Ein anderer Mann betritt also die Szene. Kikequetzel fühlt sich sofort zu ihm hingezogen, der so ganz anders ist als ihr Koxkox. Ist jener roh, barbarisch, von herkulischer Gestalt, so ist dieser empfindsam, zart von Gefühl und Wuchs. Der Anlass des Streits ist ein denkbar lächerlicher: Während sich Koxkox mit blauen Federn schmückt, bevorzugt sein Widersacher gelben Kopfschmuck und bekommt ihn von Kikequetzel auch sogleich verpasst. Es entsteht Eifersucht, wie sie nur in monogamen Gesellschaften möglich sind. So verfällt die kleine Gesellschaft in den Hobbe’schen Kriegszustand. Beide Männer schlagen sich, Koxkox unterliegt und flieht. Nach geraumer Zeit kommt er zurück, allerdings in Begleitung von zwei Mädchen und ihrer Tante, die ihm unterwegs begegnet sind. Mittlerweile hat Kikequetzel ihr Tun bereut. Es entsteht eine vergrößerte Gemeinschaft, in der Zwietracht und Hader herrschen.
So erfüllt sich Rousseaus Abfolge, die das Leben eines einzelnen Menschen genauso widerspiegelt wie die Entwicklung der menschlichen Gemeinschaft: Kindesalter (Natürlichkeit), Adoleszenz, Mannesalter, Greisenalter.
Wieland meint, die Menschen seien nicht dazu gemacht, ewig Kinder zu bleiben. Es liegt in ihrer Natur, durch einen langen Mittelstand von Irrtum, Selbsttäuschung, Leidenschaften und daraus entspringendem Elend zur Entwicklung und Anwendung ihrer höheren Fähigkeiten zu gelangen.
Ein weiterer Aspekt. Im 18.Jahrhundert beschäftigte man sich mit Menschen, die frei in der Natur aufgewachsen waren, sich tierisch verhielten.

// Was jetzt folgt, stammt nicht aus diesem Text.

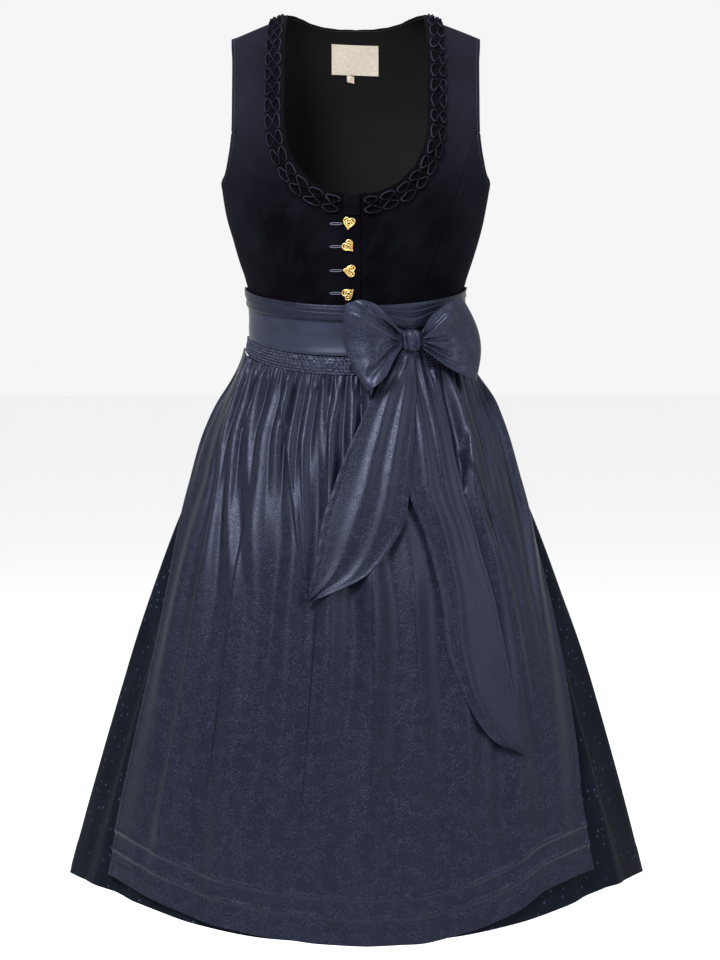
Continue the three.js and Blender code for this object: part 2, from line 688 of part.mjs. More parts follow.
/** Height of the apron's gathers and broad folds at a share of its width. */
function apronFold(share, drop) {
  const { stray, widen, grow, fall } = APRON_FOLD;
  const sway = stray.share * Math.sin(share * stray.turns) * Math.sin(share * Math.PI);
  const crest = 0.5 + 0.5 * Math.cos(2 * Math.PI * (share * GATHERS.apron + sway));
  const fine = crest * gatherRise(drop + APRON_EASE);
  const place = lerp(-APRON_HALF_ANGLE, APRON_HALF_ANGLE, share);
  const broad = APRON_FOLDS.reduce((sum, fold) => {
    const away = (place - fold.waist) / (fold.spread * widen);
    const sunk = 1 - fall.share * ramp(fall.from, fall.to, drop);
    const grown = ramp(fold.from - grow.before, fold.from + grow.after, drop) * sunk;
    return sum + fold.height * grown * Math.exp(-away * away);
  }, 0);
  return fine + broad;
}

function apronPlace(share, v) {
  const waistPhi = lerp(-APRON_HALF_ANGLE, APRON_HALF_ANGLE, share) * DEG;
  const top = dipped(BAND.smockFoot, waistPhi) - SEAM_GAP;
  let z = top;
  let phi = waistPhi;
  for (let pass = 0; pass < 4; pass += 1) {
    const hem = read(APRON_HEM, 'phi', 'z', phi / DEG);
    z = lerp(top, hem, v);
    phi = lerp(read(APRON_EDGE, 'z', 'right', z), read(APRON_EDGE, 'z', 'left', z), share) * DEG;
  }
  return { phi, z, drop: top - z, aboveHem: z - read(APRON_HEM, 'phi', 'z', phi / DEG) };
}

function apronPanel() {
  const columns = GATHERS.apron * 3 + 1;
  const levels = [...FALL.slice(0, -1), 0.925, 0.9265, 0.957, 0.9585, 1];
  const point = (inwards) => grid(levels.length, columns, (r, c) => {
    const share = c / (columns - 1);
    const place = apronPlace(share, levels[levels.length - 1 - r]);
    const tucked = TUCKS.filter((tuck) => place.aboveHem > tuck).length;
    const out = APRON_OUT + apronFold(share, place.drop) + tucked * TUCK_STEP;
    return lifted(place.phi, place.z, out - inwards);
  });
  return wallMesh('apron_panel', point(0), point(WALL.apron), 'apron');
}

/** Shirred band: puffs between rows of stitching, staggered from row to row, over a plain inside. */
function smockedBand() {
  const columns = SMOCK.cells * 2 + 1;
  const rows = SMOCK.rows * 2 + 1;
  const place = (v, u) => {
    const phi = lerp(-APRON_HALF_ANGLE, APRON_HALF_ANGLE, u) * DEG;
    const [top, foot] = [dipped(BAND.satinFoot, phi) - SEAM_GAP, dipped(BAND.smockFoot, phi)];
    return [phi, lerp(foot, top, v)];
  };
  const outer = grid(rows, columns, (r, c) => {
    const band = Math.floor(r / 2);
    const puffed = r % 2 === 1 && (c + band) % 2 === 1 ? 1 : 0;
    const ridge = r % 2 === 1 ? SMOCK.ridge : 0;
    const out = SMOCK.inside + SMOCK.base + SMOCK.raise * Math.max(puffed, ridge);
    return lifted(...place(r / (rows - 1), c / (columns - 1)), out);
  });
  const inner = grid(2, SMOCK.cells + 1, (r, c) => lifted(...place(r, c / SMOCK.cells), SMOCK.inside));
  return wallMesh('apron_smocked_band', outer, inner, 'apron');
}

/** Rise of a band over the closure's extra layer. */
function closureRise(phi) {
  if (Math.cos(phi) < 0) return 0;
  const x = read(FIGURE, 'z', 'half', WAIST_Z) * Math.sin(phi);
  const { from, full, till, gone } = CLOSURE_RISE;
  return (WALL.velvet + SEAM_GAP) * (ramp(from, full, x) - ramp(till, gone, x));
}

function bandWall(name, from, to, columns, topOf, footOf, outs, thickness, finish) {
  return figureWall(name, outs.length, columns, (v, u, r) => {
    const phi = lerp(from, to, u) * DEG;
    return [phi, lerp(footOf(phi), topOf(phi), v), outs[r] + closureRise(phi)];
  }, thickness, finish);
}

function bands() {
  const satinTop = (phi) => dipped(BAND.waistTop, phi);
  const satinFoot = (phi) => dipped(BAND.satinFoot, phi);
  const tieTop = (phi) => dipped(BAND.tieTop, phi);
  const tieFoot = (phi) => dipped(BAND.tieFoot, phi);
  const { front, backFrom, backTo, frontColumns, backColumns } = BAND_TURN;
  const side = APRON_HALF_ANGLE;
  const [satin, layered, back] = [BAND_OUTS.satin, BAND_OUTS.layered, BAND_OUTS.back];
  const wrap = (name, from, to, columns, outs) => (
    bandWall(name, from, to, columns, tieTop, tieFoot, outs, WALL.tie, 'apron')
  );
  return [
    smockedBand(),
    bandWall('apron_waistband', -side, side, frontColumns, satinTop, satinFoot, satin, WALL.satin, 'satin'),
    wrap('tie_wrap_front', -front, front, frontColumns, layered),
    wrap('tie_wrap_back', backFrom, backTo, backColumns, back),
  ];
}

// ---------------------------------------------------------------- bow and tails
const WRAP_LIMIT = 42 * DEG;

/** A point that lies out from the figure's front at x and z, and runs off straight at the side. */
function lyingOn(x, z, out) {
  const half = read(FIGURE, 'z', 'half', z) + out;
  const front = read(FIGURE, 'z', 'front', z) + out;
  const edge = half * Math.sin(WRAP_LIMIT);
  const inside = Math.min(Math.max(x, -edge), edge);
  const y = -front * Math.sqrt(1 - (inside / half) ** 2);
  const run = Math.max(0, Math.abs(x) - edge);
  return new THREE.Vector3(x, y + (run * front * Math.tan(WRAP_LIMIT)) / half, z);
}

/** Normals of a grid of points, taken from their neighbours. */
function thickened(points, thickness) {
  const [rows, columns] = [points.length, points[0].length];
  const at = (r, c) => points[Math.min(rows - 1, Math.max(0, r))][Math.min(columns - 1, Math.max(0, c))];
  return grid(rows, columns, (r, c) => {
    const across = at(r, c + 1).clone().sub(at(r, c - 1));
    const along = at(r + 1, c).clone().sub(at(r - 1, c));
    return points[r][c].clone().addScaledVector(across.cross(along).normalize(), -thickness);
  });
}

/** A bow loop: cloth that leaves the knot, folds at its far end and comes back behind. */
function bowLoop(name, table, mirrored) {
  const { turns, across } = LOOP;
  const outer = grid(across, turns, (r, c) => {
    const psi = (c / (turns - 1)) * Math.PI;
    const t = Math.sin(psi) ** LOOP.blunt;
    const w = r / (across - 1);
    const bulge = read(table, 't', 'bulge', t) * Math.sin(Math.PI * w);
    const x = lerp(read(table, 't', 'footX', t), read(table, 't', 'topX', t), w) + bulge;
    const z = lerp(read(table, 't', 'footZ', t), read(table, 't', 'topZ', t), w);
    const middle = Math.sin(Math.PI * Math.min(1, t * LOOP.fullest));
    const depth = lerp(LOOP.knotDepth, LOOP.endDepth, t) + (LOOP.puff - LOOP.endDepth) * middle;
    const crease = LOOP.crease * t * (1 - t) * Math.sin(3 * Math.PI * w);
    const front = (1 + Math.cos(psi)) / 2;
    const free = LOOP.out + foldEnvelope(z);
    const centred = free + (KNOT.out - LOOP.underKnot - free) * (1 - ramp(0, LOOP.clearOfKnot, t));
    return lyingOn(x, z, centred + front * (depth + crease));
  });
  const facing = mirrored ? outer.map(reversed) : outer;
  return wallMesh(name, facing, thickened(facing, WALL.satin), 'apron');
}

/** The highest that the apron's folds stand at a height, so that what lies on them clears them. */
function foldEnvelope(z) {
  const { onBands, above, margin, fold, from, full, turn } = ENVELOPE;
  const drop = dipped(BAND.smockFoot, turn) - z;
  if (drop < above) return onBands;
  return margin * (APRON_OUT + gatherRise(drop + APRON_EASE) + fold * ramp(from, full, drop));
}

function knot() {
  const sphere = new THREE.SphereGeometry(1, 16, 10);
  sphere.deleteAttribute('normal');
  sphere.deleteAttribute('uv');
  const position = sphere.getAttribute('position');
  const square = (v) => Math.sign(v) * Math.abs(v) ** KNOT.square;
  const centre = lyingOn(KNOT.x, KNOT.z, KNOT.out);
  for (let i = 0; i < position.count; i += 1) {
    const [x, y, z] = [position.getX(i), position.getY(i), position.getZ(i)];
    const pleat = 1 + KNOT.pleat * Math.cos(KNOT.pleats * x);
    position.setXYZ(
      i,
      square(x) * KNOT.half[0] + centre.x,
      square(z) * KNOT.half[1] * pleat + centre.y,
      -square(y) * KNOT.half[2] + centre.z,
    );
  }
  const merged = mergeVertices(sphere, MERGE);
  const [index, points] = [merged.getIndex(), merged.getAttribute('position')];
  const vertex = (k) => new THREE.Vector3().fromBufferAttribute(points, index.getX(k));
  const faces = [];
  for (let k = 0; k < index.count; k += 3) {
    const distinct = new Set([index.getX(k), index.getX(k + 1), index.getX(k + 2)]);
    if (distinct.size === 3) faces.push([vertex(k), vertex(k + 1), vertex(k + 2)]);
  }
  return solidMesh('bow_knot', faces, 'apron');
}

/** A tail hangs from the knot over the apron's folds. */
function tail(name, table, out) {
  const columns = TAIL.columns;
  const outer = grid(table.length * 2 - 1, columns, (r, c) => {
    const i = Math.min(table.length - 2, Math.floor(r / 2));
    const t = r / 2 - i;
    const z = lerp(table[i].z, table[i + 1].z, t);
    const u = c / (columns - 1);
    const x = lerp(read(table, 'z', 'left', z), read(table, 'z', 'right', z), u);
    const under = KNOT.out - TAIL.underKnot - foldEnvelope(z);
    const knotLift = under * (1 - ramp(0, TAIL.clearOfKnot, table[0].z - z));
    return lyingOn(x, z, foldEnvelope(z) + out + knotLift);
  });
  const upwards = reversed(outer);
  return wallMesh(name, upwards, thickened(upwards, WALL.tail), 'apron');
}

// ---------------------------------------------------------------- assembly
const group = new THREE.Group();
group.add(frontPanel('bodice_front_right', -1, -OVERLAP.top, overlapRise));
group.add(frontPanel('bodice_front_left', 1, OVERLAP.under, () => 0));
[['right', -1], ['left', 1]].forEach(([word, side]) => {
  group.add(sidePanel(`bodice_side_front_${word}`, side, PRINCESS, false));
  group.add(sidePanel(`bodice_side_back_${word}`, side, BACK_SEAM, true));
});
group.add(...backPanels(), innerTag('neck_label', LABEL), innerTag('size_tab', SIZE_TAB));
group.add(...trims());
BUTTONS.forEach((row, index) => group.add(button(index, row)));
group.add(...skirt(), apronPanel(), ...bands());
group.add(bowLoop('bow_loop_right', RIGHT_LOOP, true));
group.add(bowLoop('bow_loop_left', LEFT_LOOP, false));
group.add(knot());
group.add(tail('tie_tail_long', LONG_TAIL, TAIL.underOut));
group.add(tail('tie_tail_short', SHORT_TAIL, TAIL.overOut));

export default group;
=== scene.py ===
"""A dirndl as it hangs when worn: velvet bodice, gathered skirt and a tied apron."""

import logging
import math
from collections.abc import Callable, Sequence
from dataclasses import dataclass, field
from enum import Enum
from typing import Any

import bpy
import numpy as np
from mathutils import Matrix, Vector


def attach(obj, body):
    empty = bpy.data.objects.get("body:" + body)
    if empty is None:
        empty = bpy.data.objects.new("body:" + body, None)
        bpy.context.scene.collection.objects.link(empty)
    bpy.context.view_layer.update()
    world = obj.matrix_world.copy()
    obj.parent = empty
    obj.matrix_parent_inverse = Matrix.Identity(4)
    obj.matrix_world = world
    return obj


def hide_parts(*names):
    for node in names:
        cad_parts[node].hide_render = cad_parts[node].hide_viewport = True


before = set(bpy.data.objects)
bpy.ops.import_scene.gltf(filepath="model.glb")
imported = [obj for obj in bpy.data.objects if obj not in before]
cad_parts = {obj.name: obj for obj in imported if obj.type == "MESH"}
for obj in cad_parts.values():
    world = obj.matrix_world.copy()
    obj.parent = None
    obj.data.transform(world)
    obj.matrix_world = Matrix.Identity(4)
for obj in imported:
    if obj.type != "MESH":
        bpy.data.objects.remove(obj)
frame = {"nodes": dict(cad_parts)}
log = logging.getLogger("dirndl")

Array = np.ndarray
Reals = Array | float
Piece = bpy.types.Object
Triple = tuple[float, float, float]
MM = 0.001
DEG = math.pi / 180


def smooth(start: float, end: float, at: Reals) -> Array:
    """Smooth step that rises from 0 at start to 1 at end."""
    t = np.clip((np.asarray(at, float) - start) / (end - start), 0, 1)
    return t * t * (3 - 2 * t)


def mix(a: Reals, b: Reals, t: Reals) -> Array:
    """Straight blend from a at 0 to b at 1."""
    return a + (b - a) * np.asarray(t, float)


class Table:
    """Rows of numbers with named columns, read along the first one by a smooth monotone curve."""

    def __init__(self, names: str, rows: Sequence[Sequence[float]]) -> None:
        """Keeps the rows in rising order of the first column.

        Args:
            names: the column names, separated by spaces; the first is the key.
            rows: one sequence of numbers for each row.
        """
        ordered = np.array(sorted(rows, key=lambda row: row[0]), float)
        self.columns = dict(zip(names.split(), ordered.T))
        self.keys = ordered[:, 0]

    def read(self, name: str, at: Reals) -> Array:
        """Values of a column at places of the key column.

        Args:
            name: the column to read.
            at: places along the key column; those past the ends take the end rows.

        Returns:
            The values, in the shape of at.
        """
        keys, values = self.keys, self.columns[name]
        at = np.clip(np.asarray(at, float), keys[0], keys[-1])
        slopes = np.diff(values) / np.diff(keys)
        before, after = slopes[:-1], slopes[1:]
        total = np.where(before + after == 0, 1, before + after)
        middle = np.where(before * after <= 0, 0, 2 * before * after / total)
        tangents = np.concatenate([slopes[:1], middle, slopes[-1:]])
        i = np.clip(np.searchsorted(keys, at, side="right") - 1, 0, len(keys) - 2)
        width = keys[i + 1] - keys[i]
        t = (at - keys[i]) / width
        t2, t3 = t * t, t * t * t
        return (
            (2 * t3 - 3 * t2 + 1) * values[i]
            + (t3 - 2 * t2 + t) * width * tangents[i]
            + (3 * t2 - 2 * t3) * values[i + 1]
            + (t3 - t2) * width * tangents[i + 1]
        )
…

Beschrieben wurden solche Fälle beispielsweise von dem Arzt Dr. Jean Itard, der einen solchen jungen Menschen betreute und einen Bericht darüber herausgab: Mémoire et rapport sur Victor l´ Aveyron. 1970 wurde dieser Dokumentarbericht von Francois Truffaut unter dem Titel Der Wolfsjunge verfilmt.
Man wollte auch herausfinden (Versuche gab es schon unter einem ägyptischen Pharao und unter dem Stauferkaiser Friedrich II.), ob ausgesetzte Kleinkinder in der Wildnis überleben konnten und ob sie eigenständig Sprachen lernen konnten, ohne dass man es ihnen beibrachte. Die Kinder überlebten nicht. Und welche Wesen würden wohl aus Verbindungen von Orang-Utans und „Negermädchen“ entstehen?
Wieland lehnte solche Experimente ab. An den Schluss seines Essays setzte er das Traumgespräch mit Prometheus. Dieser sei der Erfinder der Wissenschaften und habe somit letztlich auch die Korruption eingeführt. Auch geht Wieland der Frage nach, wie denn das Unheil überhaupt in die Welt gekommen sei. Durch die Büchse der Pandora, lautet Prometheus‘ Antwort. Wieland will es nun genauer wissen, doch es misslingt, denn – er erwacht. Bei weiterem Grübeln verfällt er auf die zunächst kuriose Idee, die Büchse der Pandora sei nichts weiter als – die Schminkbüchse! Denkt man weiter, so wird klar, dass mehr gemeint ist, nämlich alles Künstliche, das Gekünstelte, das die Natur verfälscht. So schließt sich der Kreis.